It’s a European cliché, but I swear it’s true: I am originally from a small border town in the northernmost part of Portugal. I studied Law at the University of Coimbra, and that is where my BETA adventure started - as participant of MEU Strasbourg 2014. I was already involved in BP debating and had been abroad for a couple of tournaments, but nothing compared to 3 years of MEUs organising experience. This led me to pursue a European setting, so I applied for the College of Europe. After an amazing year in Bruges, I was fortunate to be a stagiaire in the European Parliament in Brussels. Now I am working in Lisbon as a Competition/EU lawyer, while our Bar ‘gods’ decide if I am worthy enough to qualify as a lawyer

How has BETA affected your life personally?

BETA did not just affect my life. It radically changed it. In Law School, I used to hate European Law. Then Strasbourg happened. I joined BETA and applied for the organising team, where I was fortunate to meet amazing people and have a taste of what a demanding international work environment was like. I learned a great deal in those years and I was happy to give back to the project as much as it gave me. Without MEUS, I am sure that my life, as I have come to know it, would have never been. In the words of a great philosopher… “Sad!”

What has been your experience as President of BETA?

Tremendous! For me, it is an immense satisfaction and an amazing sense of pride to lead this team. There is a very positive energy and a constant buzz: we always have something going on! As you know, we have inherited a very difficult situation from past years. The challenge was huge: Cristoforo and I were fully conscious of the task ahead of us when we decided to run. But most of our team is new, so it was with great joy that I have witnessed their energy, dedication and positive attitude tackling the most urgent tasks, right from the start.

What are your challenges and successes as BETA’s Presidents so far?

The professionalisation of BETA. We finally have an internal organisation that provides a professional working environment where things get done. This is key when you work in a team that is scattered across Europe; whose members will hardly have the chance to be all together under the same roof at the same time – although we are working on that as well.

I believe that was the first step in our broader goal this term: to restore BETA’s credibility - with its members and its partners. If you look at the way we now communicate, you can see a stark difference since the moment we took office. From August 15th, the message is clear: our partners can trust us; our members count on us; and our network rely on us. We are working hard with all BETA organisations and partners to achieve a culture of solidarity, cooperation and integration. From Sofia to Glasgow, Warsaw to Lisbon, BETA is and must be there for all, for each and every one of us.

This is the only way forward, and I believe everyone now fully understands this. However, this is only possible if we are bold enough to implement much overdue reforms in this association: its transformation from a de facto European network into a Federal European Youth Organisation. That is what this term is all about.

What are your reflections about the development of BETA in the last 5 years?

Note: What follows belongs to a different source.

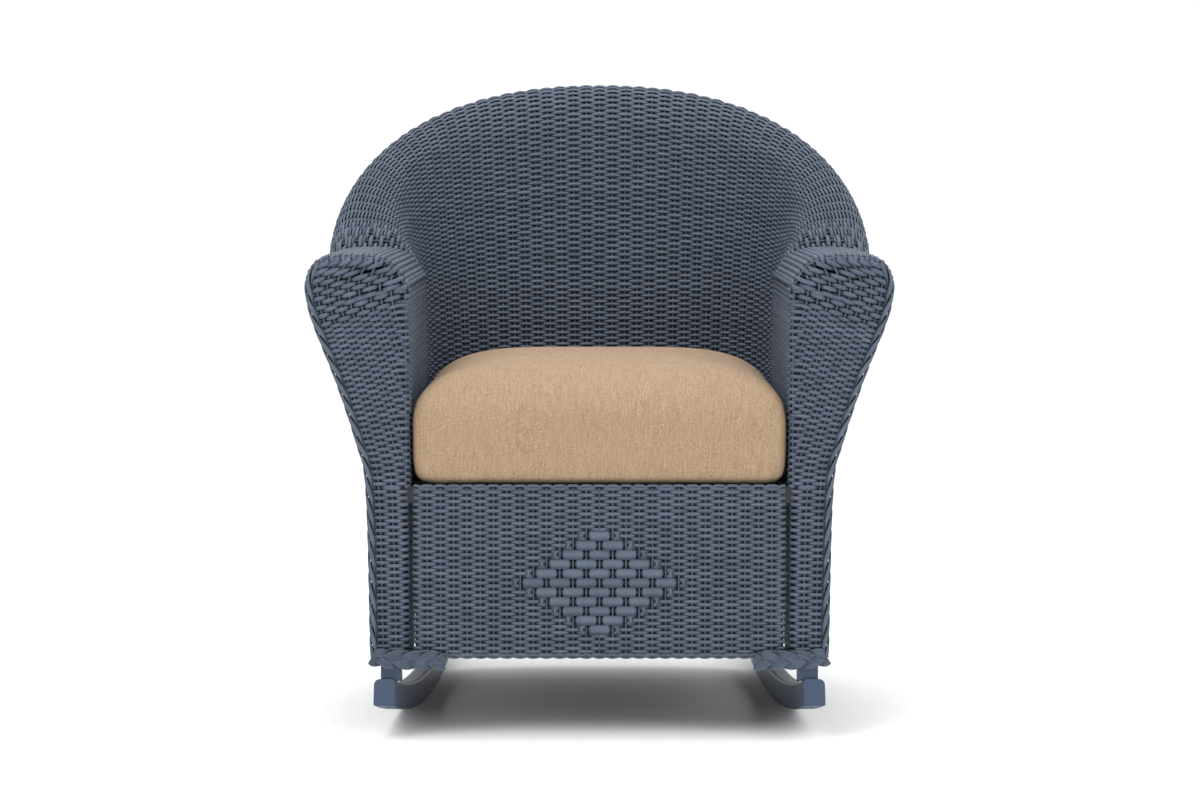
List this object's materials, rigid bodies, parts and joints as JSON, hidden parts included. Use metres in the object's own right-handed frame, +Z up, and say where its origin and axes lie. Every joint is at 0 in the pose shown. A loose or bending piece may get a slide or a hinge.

Over the past 5 years, BETA achieved a unique feat: the concept of MEU simulations spread like wildfire. From all over Europe, participants carried this spirit back home and started their own MEUS. They found colleagues, got partners willing to go along with this and, when that failed, they went ahead anyway and created their own national BETA organisations. Thus, as the MEU concept started to consolidate, BETA itself emerged as a brand – and look at us now: almost 12 national BETAs, 24 national partners and we are actively involved in conferences all the way to Lebanon or Egypt.

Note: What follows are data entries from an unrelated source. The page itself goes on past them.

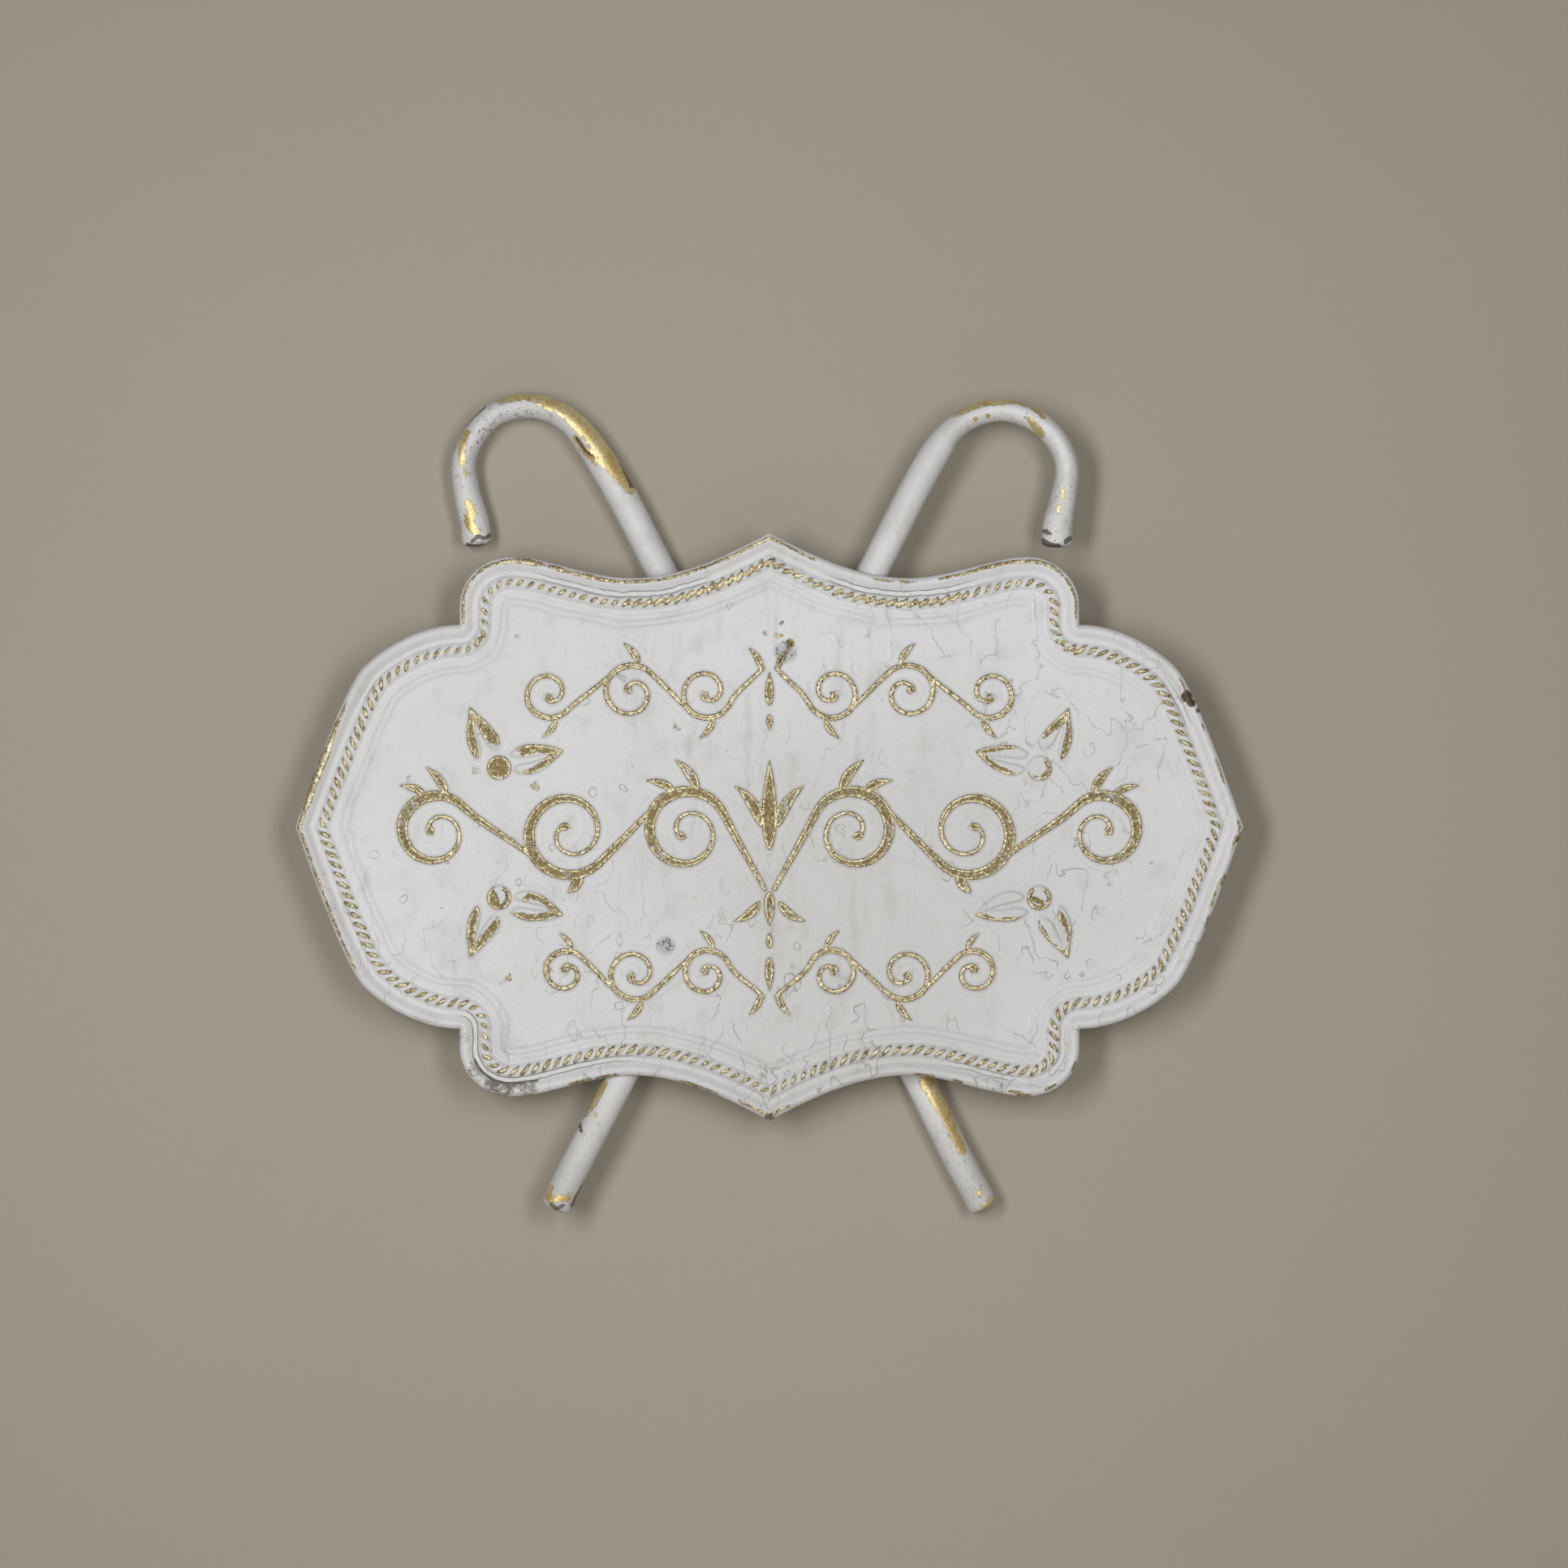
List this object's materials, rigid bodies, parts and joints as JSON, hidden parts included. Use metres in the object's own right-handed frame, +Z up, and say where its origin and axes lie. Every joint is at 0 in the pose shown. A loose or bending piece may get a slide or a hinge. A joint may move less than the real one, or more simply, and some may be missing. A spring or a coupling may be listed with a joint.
{
  "type": "wall-hung shop sign",
  "caption": "Embossed bracket-shaped sheet-metal wall sign with a rope border, carried on crossed cane-shaped tubes with a keyhole hanger strap behind.",
  "frame": {"origin": "where the hanging screw sits: the upper end of the keyhole slot of the hanger strap, on the wall plane", "axes": "+Z up, +X to the viewer's right, +Y into the wall; the front faces -Y"},
  "size_m": [0.5794, 0.0448, 0.5076],
  "materials": {
    "white_over_gold_plate": "chalky off-white paint rubbed through to gold on the raised edges",
    "white_over_gold_tube": "chalky off-white paint rubbed through to bright gold in patches",
    "painted_fittings": "dull gold undercoat with thin off-white overspray"
  },
  "bodies": {
    "root": {"sign_plate": "white_over_gold_plate", "front_cane": "white_over_gold_tube", "front_cane_hook_cap": "white_over_gold_tube", "front_cane_foot_cap": "white_over_gold_tube", "rear_cane": "white_over_gold_tube", "rear_cane_hook_cap": "white_over_gold_tube", "rear_cane_foot_cap": "white_over_gold_tube", "hanger_strap": "painted_fittings", "hanger_weld_left": "painted_fittings", "hanger_weld_right": "painted_fittings", "hanger_weld_lower": "painted_fittings", "upper_standoff": "painted_fittings", "upper_standoff_weld_plate": "painted_fittings", "upper_standoff_weld_cane": "painted_fittings", "lower_standoff": "painted_fittings", "lower_standoff_weld_plate": "painted_fittings", "lower_standoff_weld_cane": "painted_fittings", "front_cane_weld_upper": "painted_fittings", "front_cane_weld_middle": "painted_fittings", "front_cane_weld_lower": "painted_fittings", "crossing_weld_left": "painted_fittings", "crossing_weld_right": "painted_fittings"}
  },
  "joints": []
}
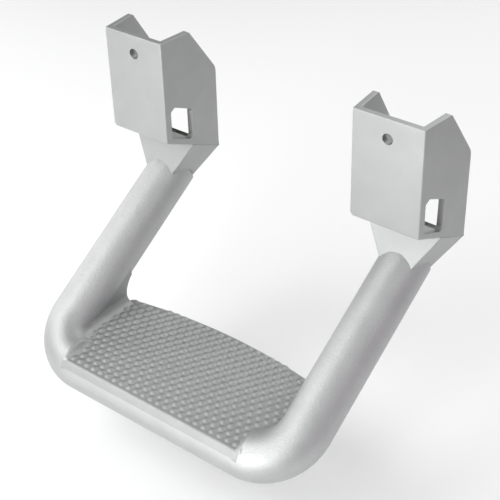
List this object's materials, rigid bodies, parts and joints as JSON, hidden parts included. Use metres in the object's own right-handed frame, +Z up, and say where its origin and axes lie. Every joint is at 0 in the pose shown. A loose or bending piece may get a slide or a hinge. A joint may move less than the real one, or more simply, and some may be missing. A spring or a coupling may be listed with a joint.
{
  "type": "tailgate step",
  "caption": "Hoop-shaped vehicle step: a bent round-tube hoop with a studded tread hangs from a pair of U-channel mounting brackets with bolt holes.",
  "frame": {"origin": "midpoint between the two mounting hole centres, on the channels' front faces", "axes": "+X along the step's width, +Y from the stepping side towards the vehicle, +Z up"},
  "size_m": [0.332, 0.2179, 0.2747],
  "materials": {
    "channel_aluminium": "satin, fine vibratory finish",
    "tube_aluminium": "shot blasted, fine matte grain",
    "tread_aluminium": "cast and shot blasted, studded",
    "weld_aluminium": "blended weld, shot blasted"
  },
  "bodies": {
    "root": {"mount_channel_left": "channel_aluminium", "mount_channel_right": "channel_aluminium", "channel_floor_left": "channel_aluminium", "channel_floor_right": "channel_aluminium", "knuckle_left": "channel_aluminium", "knuckle_right": "channel_aluminium", "leg_tube_left": "tube_aluminium", "leg_tube_right": "tube_aluminium", "corner_elbow_left": "tube_aluminium", "corner_elbow_right": "tube_aluminium", "leg_sleeve_left": "tube_aluminium", "leg_sleeve_right": "tube_aluminium", "bar_sleeve_left": "tube_aluminium", "bar_sleeve_right": "tube_aluminium", "end_segment_left": "tube_aluminium", "end_segment_right": "tube_aluminium", "side_web_left": "tread_aluminium", "side_web_right": "tread_aluminium", "web_weld_left": "weld_aluminium", "web_weld_right": "weld_aluminium", "front_bar": "tube_aluminium", "tread_plate": "tread_aluminium", "rear_stiffener": "tread_aluminium", "under_rib_left": "tread_aluminium", "under_rib_center": "tread_aluminium", "under_rib_right": "tread_aluminium"}
  },
  "joints": []
}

It’s an inspiring success story: suddenly, here’s this small organisation in Mainz, organiser of MEU Strasbourg, now seen as a EU reference of simulation of European Politics: Martin Schulz, Herman Van Rompuy, supporting our work. Insane! This meant a shift of paradigm, something not always easy to achieve. After two years of endless debates, tensions, complications and, sometimes, clashes, I believe we are finally ready for change. Change which is now inevitable.

What are your plans and ideas for the future of BETA?

Our future is to be a federal European Youth Organisation, a new home for an ever-growing European family where everyone is welcomed and all our troubles and successes are felt and shared by each and every one of us. It is time to have an adequate legal structure that can support and exponentiate the unlocked potential of this incredible European network that is doing so much to promote European values and so strongly give rise the very sense of European Citizenship.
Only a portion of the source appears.